=== Material ===

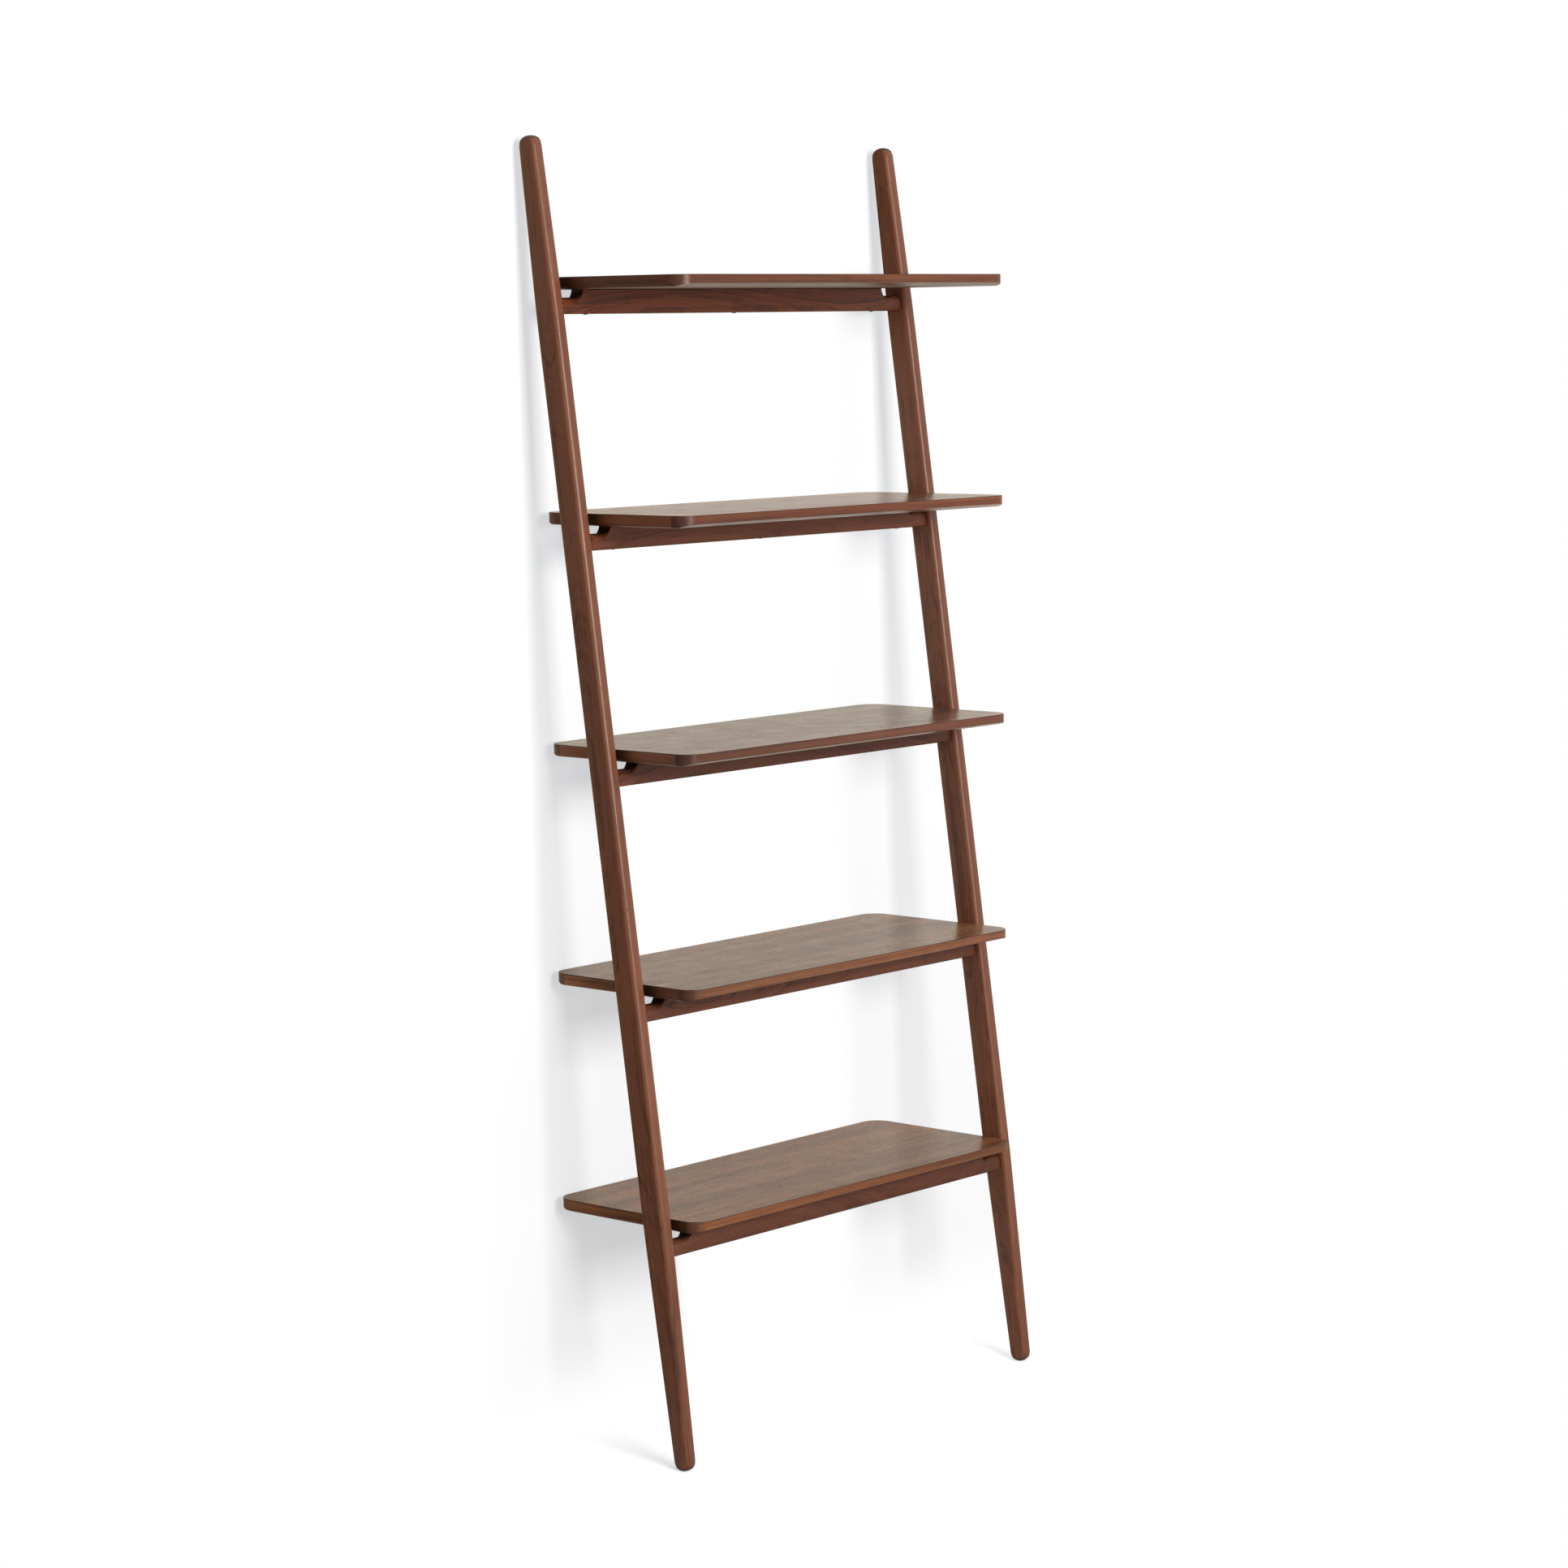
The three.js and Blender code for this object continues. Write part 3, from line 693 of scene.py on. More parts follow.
numbers = range(1, shelf_count + 1)
rail_thickness = high("rail_1").y - low("rail_1").y
round_radius = rail_thickness / 2
rail_line = {
    n: Vector((0, (low(f"rail_{n}").y + high(f"rail_{n}").y) / 2, low(f"rail_{n}").z + round_radius))
    for n in numbers
}
climb = rail_line[shelf_count] - rail_line[1]
lean = math.atan2(climb.y, climb.z)
stile_way = Vector((0, math.sin(lean), math.cos(lean)))
stile_side = Vector((0, math.cos(lean), -math.sin(lean)))
floor_point = rail_line[1] - stile_way * (rail_line[1].z / stile_way.z)
stile_height = high("left_stile").z
stile_thickness = high("left_stile").x - low("left_stile").x
print("lean:", round(math.degrees(lean), 2), "degrees; height:", round(stile_height, 4), "m")

# %% [markdown]
# ## The stiles
# Each stile is a slim rectangle with well-rounded edges. Near the top and the foot it grows
# shallower, and it ends in a blunt dome, round which the soft edges run on. The rings follow
# the stile's own line. The tapers start with a soft curve rather than a corner, which is how a
# spokeshave leaves them. Round sockets for the rails are drilled in the inner face, with the
# mouth of each one eased.

# %% The stile's section along its length
overall_height = 2.0
stile_depth = 0.0454
stile_arris = 0.0076
stile_top_depth = 0.0346
stile_foot_depth = 0.0315
top_taper = 0.275
foot_taper = 0.350
foot_flat = 0.0005
dome_length = 0.020
dome_fullness = 2.5
taper_ease = 0.045


def dome_share(distance, length, fullness):
    """How much of its full half size a domed end has, at a distance from its tip."""
    if distance >= length:
        return 1.0
    return (1 - (1 - distance / length) ** fullness) ** (1 / fullness)


def dome_reach(half_depth):
    """How far a dome reaches upright from the middle of its base, at the stile's lean."""
    power = dome_fullness / (dome_fullness - 1)
    along = (dome_length * math.cos(lean)) ** power
    aside = (half_depth * math.sin(lean)) ** power
    return (along + aside) ** (1 / power)


def eased_taper(distance, length, end_depth):
    """The depth at a distance from a tip: straight taper, then a soft turn to the full depth."""
    slope = (stile_depth - end_depth) / (length - dome_length)
    beyond = distance - length
    if beyond >= taper_ease:
        return stile_depth
    if beyond <= -taper_ease:
        return max(end_depth, stile_depth + slope * beyond)
    return stile_depth - slope * (taper_ease - beyond) ** 2 / (4 * taper_ease)


def stile_ring(from_foot, from_top):
    """The section of a stile, from its distances to both tips."""
    depth = min(
        eased_taper(from_foot, foot_taper, stile_foot_depth),
        eased_taper(from_top, top_taper, stile_top_depth),
    )
    from_end = min(from_foot, from_top)
    half_depth = depth / 2 * dome_share(from_end, dome_length, dome_fullness)
    closing = stile_arris * (1 - dome_share(from_end, stile_arris, 2))
    half_thickness = stile_thickness / 2 - closing
    arris = min(stile_arris, 0.97 * half_thickness, 0.97 * half_depth)
    return rounded_rectangle(half_thickness, half_depth, arris, arris, 9)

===

Requirements — Write out the data exactly as it stands.

Solution to this task —
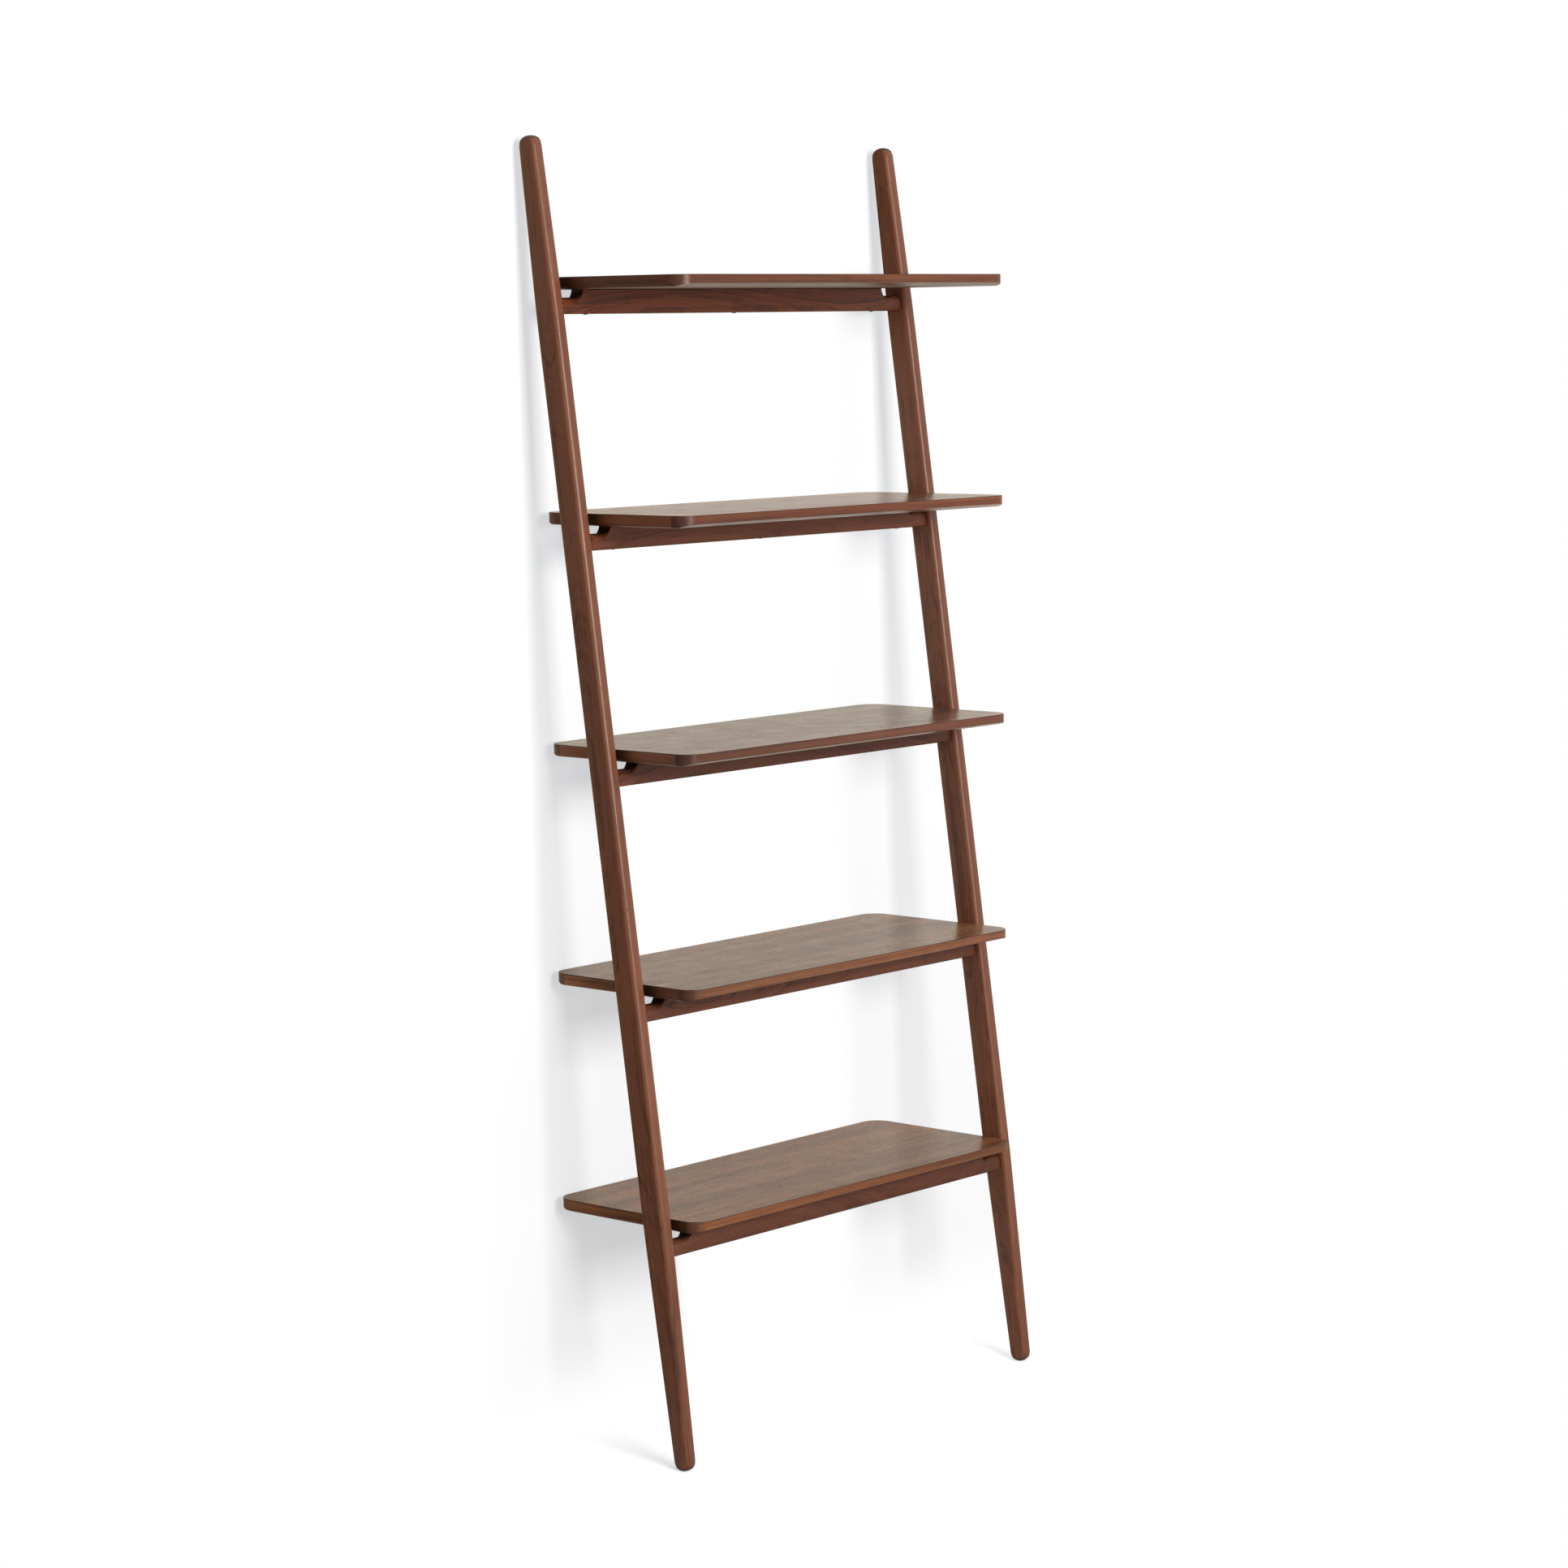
The three.js and Blender code for this object continues. Write part 3, from line 693 of scene.py on. More parts follow.
numbers = range(1, shelf_count + 1)
rail_thickness = high("rail_1").y - low("rail_1").y
round_radius = rail_thickness / 2
rail_line = {
    n: Vector((0, (low(f"rail_{n}").y + high(f"rail_{n}").y) / 2, low(f"rail_{n}").z + round_radius))
    for n in numbers
}
climb = rail_line[shelf_count] - rail_line[1]
lean = math.atan2(climb.y, climb.z)
stile_way = Vector((0, math.sin(lean), math.cos(lean)))
stile_side = Vector((0, math.cos(lean), -math.sin(lean)))
floor_point = rail_line[1] - stile_way * (rail_line[1].z / stile_way.z)
stile_height = high("left_stile").z
stile_thickness = high("left_stile").x - low("left_stile").x
print("lean:", round(math.degrees(lean), 2), "degrees; height:", round(stile_height, 4), "m")

# %% [markdown]
# ## The stiles
# Each stile is a slim rectangle with well-rounded edges. Near the top and the foot it grows
# shallower, and it ends in a blunt dome, round which the soft edges run on. The rings follow
# the stile's own line. The tapers start with a soft curve rather than a corner, which is how a
# spokeshave leaves them. Round sockets for the rails are drilled in the inner face, with the
# mouth of each one eased.

# %% The stile's section along its length
overall_height = 2.0
stile_depth = 0.0454
stile_arris = 0.0076
stile_top_depth = 0.0346
stile_foot_depth = 0.0315
top_taper = 0.275
foot_taper = 0.350
foot_flat = 0.0005
dome_length = 0.020
dome_fullness = 2.5
taper_ease = 0.045


def dome_share(distance, length, fullness):
    """How much of its full half size a domed end has, at a distance from its tip."""
    if distance >= length:
        return 1.0
    return (1 - (1 - distance / length) ** fullness) ** (1 / fullness)


def dome_reach(half_depth):
    """How far a dome reaches upright from the middle of its base, at the stile's lean."""
    power = dome_fullness / (dome_fullness - 1)
    along = (dome_length * math.cos(lean)) ** power
    aside = (half_depth * math.sin(lean)) ** power
    return (along + aside) ** (1 / power)


def eased_taper(distance, length, end_depth):
    """The depth at a distance from a tip: straight taper, then a soft turn to the full depth."""
    slope = (stile_depth - end_depth) / (length - dome_length)
    beyond = distance - length
    if beyond >= taper_ease:
        return stile_depth
    if beyond <= -taper_ease:
        return max(end_depth, stile_depth + slope * beyond)
    return stile_depth - slope * (taper_ease - beyond) ** 2 / (4 * taper_ease)


def stile_ring(from_foot, from_top):
    """The section of a stile, from its distances to both tips."""
    depth = min(
        eased_taper(from_foot, foot_taper, stile_foot_depth),
        eased_taper(from_top, top_taper, stile_top_depth),
    )
    from_end = min(from_foot, from_top)
    half_depth = depth / 2 * dome_share(from_end, dome_length, dome_fullness)
    closing = stile_arris * (1 - dome_share(from_end, stile_arris, 2))
    half_thickness = stile_thickness / 2 - closing
    arris = min(stile_arris, 0.97 * half_thickness, 0.97 * half_depth)
    return rounded_rectangle(half_thickness, half_depth, arris, arris, 9)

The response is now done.